# Stated exercise
Please give the data below again in full, exactly as it stands.

# Dataset extract
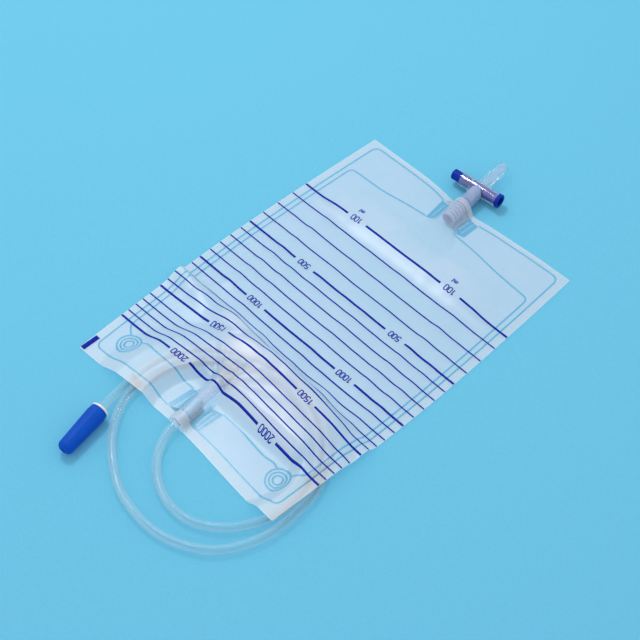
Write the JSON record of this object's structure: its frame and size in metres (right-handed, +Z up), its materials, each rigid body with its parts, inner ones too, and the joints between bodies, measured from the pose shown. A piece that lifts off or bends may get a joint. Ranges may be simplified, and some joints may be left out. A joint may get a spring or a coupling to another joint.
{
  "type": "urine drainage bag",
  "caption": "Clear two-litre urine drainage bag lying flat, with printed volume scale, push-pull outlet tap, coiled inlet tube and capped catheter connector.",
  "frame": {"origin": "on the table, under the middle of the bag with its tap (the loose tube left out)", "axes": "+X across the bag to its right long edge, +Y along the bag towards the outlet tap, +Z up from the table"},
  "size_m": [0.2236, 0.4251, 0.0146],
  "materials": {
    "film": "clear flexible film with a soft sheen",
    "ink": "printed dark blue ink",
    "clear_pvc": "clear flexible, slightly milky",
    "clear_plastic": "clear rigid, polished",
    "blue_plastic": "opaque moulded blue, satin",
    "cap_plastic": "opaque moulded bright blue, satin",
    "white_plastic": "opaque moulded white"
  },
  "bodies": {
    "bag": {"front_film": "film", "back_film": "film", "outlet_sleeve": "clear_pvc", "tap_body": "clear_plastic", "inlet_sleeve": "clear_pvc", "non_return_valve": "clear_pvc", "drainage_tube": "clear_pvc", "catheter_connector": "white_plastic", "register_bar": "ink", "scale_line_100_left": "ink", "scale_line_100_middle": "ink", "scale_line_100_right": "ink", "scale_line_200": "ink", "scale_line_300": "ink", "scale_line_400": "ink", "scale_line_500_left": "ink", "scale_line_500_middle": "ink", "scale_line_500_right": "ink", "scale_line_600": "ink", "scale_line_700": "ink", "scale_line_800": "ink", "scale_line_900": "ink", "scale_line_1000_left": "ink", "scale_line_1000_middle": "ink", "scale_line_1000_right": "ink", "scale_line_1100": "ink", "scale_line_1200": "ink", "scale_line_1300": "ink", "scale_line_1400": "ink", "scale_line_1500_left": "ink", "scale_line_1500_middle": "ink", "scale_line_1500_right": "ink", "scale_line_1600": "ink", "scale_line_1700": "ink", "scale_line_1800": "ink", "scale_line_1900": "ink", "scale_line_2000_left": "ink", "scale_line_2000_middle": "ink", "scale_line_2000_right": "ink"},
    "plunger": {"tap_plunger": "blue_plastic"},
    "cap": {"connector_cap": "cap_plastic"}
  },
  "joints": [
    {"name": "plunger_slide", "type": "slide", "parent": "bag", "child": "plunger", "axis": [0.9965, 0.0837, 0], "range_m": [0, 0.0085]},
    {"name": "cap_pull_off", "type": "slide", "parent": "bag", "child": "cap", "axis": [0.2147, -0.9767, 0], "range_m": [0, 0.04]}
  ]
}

# Expected output
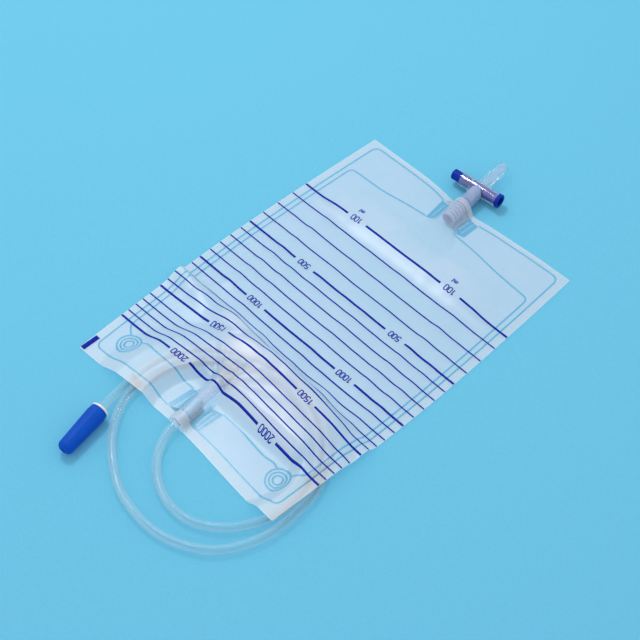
Write the JSON record of this object's structure: its frame and size in metres (right-handed, +Z up), its materials, each rigid body with its parts, inner ones too, and the joints between bodies, measured from the pose shown. A piece that lifts off or bends may get a joint. Ranges may be simplified, and some joints may be left out. A joint may get a spring or a coupling to another joint.
{
  "type": "urine drainage bag",
  "caption": "Clear two-litre urine drainage bag lying flat, with printed volume scale, push-pull outlet tap, coiled inlet tube and capped catheter connector.",
  "frame": {"origin": "on the table, under the middle of the bag with its tap (the loose tube left out)", "axes": "+X across the bag to its right long edge, +Y along the bag towards the outlet tap, +Z up from the table"},
  "size_m": [0.2236, 0.4251, 0.0146],
  "materials": {
    "film": "clear flexible film with a soft sheen",
    "ink": "printed dark blue ink",
    "clear_pvc": "clear flexible, slightly milky",
    "clear_plastic": "clear rigid, polished",
    "blue_plastic": "opaque moulded blue, satin",
    "cap_plastic": "opaque moulded bright blue, satin",
    "white_plastic": "opaque moulded white"
  },
  "bodies": {
    "bag": {"front_film": "film", "back_film": "film", "outlet_sleeve": "clear_pvc", "tap_body": "clear_plastic", "inlet_sleeve": "clear_pvc", "non_return_valve": "clear_pvc", "drainage_tube": "clear_pvc", "catheter_connector": "white_plastic", "register_bar": "ink", "scale_line_100_left": "ink", "scale_line_100_middle": "ink", "scale_line_100_right": "ink", "scale_line_200": "ink", "scale_line_300": "ink", "scale_line_400": "ink", "scale_line_500_left": "ink", "scale_line_500_middle": "ink", "scale_line_500_right": "ink", "scale_line_600": "ink", "scale_line_700": "ink", "scale_line_800": "ink", "scale_line_900": "ink", "scale_line_1000_left": "ink", "scale_line_1000_middle": "ink", "scale_line_1000_right": "ink", "scale_line_1100": "ink", "scale_line_1200": "ink", "scale_line_1300": "ink", "scale_line_1400": "ink", "scale_line_1500_left": "ink", "scale_line_1500_middle": "ink", "scale_line_1500_right": "ink", "scale_line_1600": "ink", "scale_line_1700": "ink", "scale_line_1800": "ink", "scale_line_1900": "ink", "scale_line_2000_left": "ink", "scale_line_2000_middle": "ink", "scale_line_2000_right": "ink"},
    "plunger": {"tap_plunger": "blue_plastic"},
    "cap": {"connector_cap": "cap_plastic"}
  },
  "joints": [
    {"name": "plunger_slide", "type": "slide", "parent": "bag", "child": "plunger", "axis": [0.9965, 0.0837, 0], "range_m": [0, 0.0085]},
    {"name": "cap_pull_off", "type": "slide", "parent": "bag", "child": "cap", "axis": [0.2147, -0.9767, 0], "range_m": [0, 0.04]}
  ]
}